Stand upon the seashore and observe the advancing rollers before they are distorted by the friction of the bottom.  Every wave has a back and a front, and, if you clearly seize the image of the moving wave, you will see that every particle of water along the front of the wave is in the act of rising, while every particle along its back is in the act of sinking.  The particles in front reach in succession the crest of the wave, and as soon as the crest is past they begin to fall.  They then reach the furrow or sinus of the wave, and can sink no farther.  Immediately afterwards they become the front of the succeeding wave, rise again until they reach the crest, and then sink as before.  Thus, while the waves pass onwards horizontally, the individual particles are simply lifted up and down vertically.  Observe a sea-fowl, or, if you are a swimmer, abandon yourself to the action of the waves; you are not carried forward, but simply rocked up and down.  The propagation of a wave is the propagation of a form, and not the transference of the substance which constitutes the wave.

The length of the wave is the distance from crest to crest, while the distance through which the individual particles oscillate is called the amplitude of the oscillation.  You will notice that in this description the particles of water are made to vibrate across the line of propagation.[10]
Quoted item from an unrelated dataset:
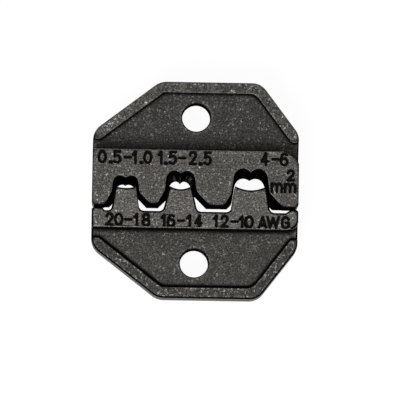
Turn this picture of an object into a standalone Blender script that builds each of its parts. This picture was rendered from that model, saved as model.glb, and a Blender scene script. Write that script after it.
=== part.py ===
"""Crimp die: an upper die with three nests, closed on a lower die with three anvils.

The pair lies on its back: +X runs along the parting line, +Y is the crimping direction towards the
upper die, and +Z comes out of the marked front faces. All lengths are in metres.
"""

import math
from collections import namedtuple

import bmesh
import bpy
from mathutils import Vector

MM = 0.001

DIE_WIDTH = 35.1 * MM

# Thicknesses, centred on one mid plane
BAND_THICKNESS = 10.0 * MM
RIM_THICKNESS = 5.0 * MM
WEB_THICKNESS = 3.6 * MM

# Each nest from front to back: a wide insulation stage, a taper, then the narrow conductor stage
INSULATION_DEPTH = 5.6 * MM
TAPER_DEPTH = 1.6 * MM

# Plan of both dies, measured outwards from the parting line
UPPER_BAND_EDGE = 9.7 * MM
LOWER_BAND_EDGE = 3.7 * MM
UPPER_SHOULDER_RISE = 3.22 * MM
LOWER_SHOULDER_RISE = 3.0 * MM
UPPER_SLOPE_RISE = 8.68 * MM
LOWER_SLOPE_RISE = 8.7 * MM
LEFT_SLOPE = math.radians(37.4)
RIGHT_SLOPE = math.radians(52.7)
LEFT_RADIUS = 3.25 * MM
RIGHT_RADIUS = 2.95 * MM
UPPER_RIM_WIDTH = 1.85 * MM
LOWER_RIM_WIDTH = 2.1 * MM
UPPER_LEFT_GAP = 1.9 * MM
UPPER_RIGHT_GAP = 1.75 * MM
LOWER_LEFT_GAP = 1.35 * MM
LOWER_RIGHT_GAP = 1.25 * MM
RIM_END_RADIUS = 0.7 * MM
LEFT_POCKET_RADIUS = 0.3 * MM
RIGHT_POCKET_RADIUS = 2.0 * MM

# Dressed corner at the right end of each band's outer edge
UPPER_CORNER_RUN = 2.4 * MM
UPPER_CORNER_DROP = 1.75 * MM
BAND_CORNER_RADIUS = 1.9 * MM

# Screw hole in each web, measured outwards from the band's edge
HOLE_DIAMETER = 4.8 * MM
HOLE_CHAMFER = 0.17 * MM
UPPER_HOLE_OFFSET = 5.9 * MM
LOWER_HOLE_OFFSET = 5.65 * MM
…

And now we have to take a step forwards, and it is the most important step of all.  You can picture two series of waves proceeding from different origins through the same water.  When, for example, you throw two stones into still water, the ring-waves proceeding from the two centres of disturbance intersect each other.  Now, no matter how numerous these waves may be, the law holds good that the motion of every particle of the water is the algebraic sum of all the motions imparted to it.  If crest coincide with crest and furrow with furrow, the wave is lifted to a double height above its sinus; if furrow coincide with crest, the motions are in opposition and their sum is zero.  We have then still water.  This action of wave upon wave is technically called interference, a term, to be remembered.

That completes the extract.